|| While heavy alcohol intake has been regularly found to increase the risk of upper aero-digestive tract (UADT) cancers (mouth, tongue, pharynx, larynx, etc.), results are less clear for gastric cancer. The present study is notable because it is based on a large number of subjects, uses appropriate analytic methods, and provides dose-dependent results according to type of beverage.
For total alcohol, the dose-response results in this meta-analysis show a curvilinear relation between alcohol intake and gastric cancer, with a minimal (4%) but significant increase per typical drink (12.5 g/alcohol). However, there were varying responses for different beverages. In beverage-specific analyses, for beer, a non-linear relation was found with a significant increase of 7%/drink (CI 1.01, 1.13); for liquor, there was a linear association, with RR=1.03 (CI 0.98, 109); and for wine, the RR was 0.99 (CI 0.93, 1.06).
While the authors show a figure of the dose-response curves for each beverage using a non-linear approach, they do not provide the specific values in a table or in the text; this makes it difficult to clearly determine threshold effects of beverages. The figures suggest that the risk associated with beer consumption shows a slight decrease for 1 to 2 drinks/day, then an increase; for spirits, no decrease with lighter intake is seen; for wine, the curve is continuously downward.

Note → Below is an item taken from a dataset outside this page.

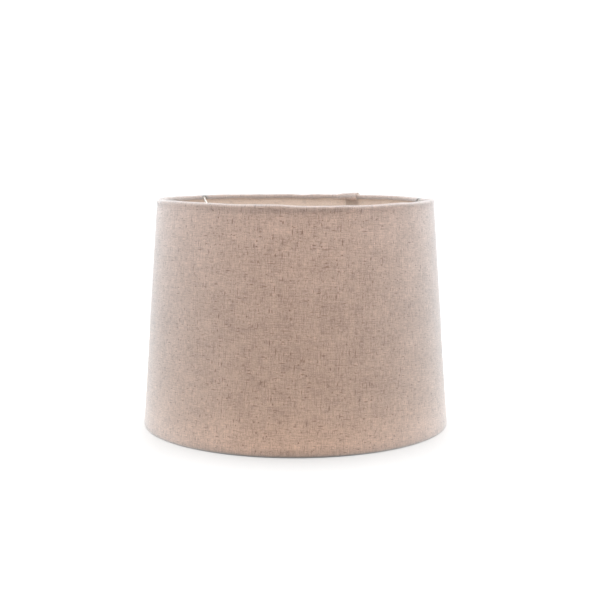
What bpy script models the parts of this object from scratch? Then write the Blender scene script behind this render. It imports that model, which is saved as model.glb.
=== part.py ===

The authors do state that “light, moderate, and wine drinking would not increase gastric cancer risk,” so it is presumed that significant increased risk was not noted for moderate drinking for any specific beverage when non-linear effects were evaluated. Thus, overall, it appears that this large meta-analysis shows no significant increases in risk for light to moderate consumption of an alcoholic beverage, but a slight increase in risk associated with greater intake of beer and spirits. For wine, no increase in the risk of gastric cancer was seen for any level of consumption.
In a number of sensitivity analyses, the authors found tendencies for a lower gastric cancer risk associated with alcohol for cohort versus case-control studies, for studies with larger numbers of subjects, for studies judged to be of higher quality, and for studies adjusting for confounding by SES & income; these types of studies would be expected to yield more precise estimates of effect. These results led the authors to state these sensitivity analyses “ . . . indicate that our results may be exaggerated to some degree, but it should be noted that the pooled risk estimates of high-quality studies yielded similar results to the original analysis.”
Overall, Forum members considered this to be a well-done analysis, and the data support an increase in gastric cancer risk for heavier drinking (of beer or spirits) but no significant effects for light or moderate drinking of any alcoholic beverage. Forum members considered that if the lack of increase in cancer risk from wine consumption seen in this analysis proves to be true, it might relate to the polyphenols in wine that block any adverse effects of alcohol on gastric cancer risk.
Reference: Wang P-L, Xiao F-T, Gong B-C, Liu F-N. Alcohol drinking and gastric cancer risk: a meta-analysis of observational studies. Oncotarget 2017;8:99013-99023.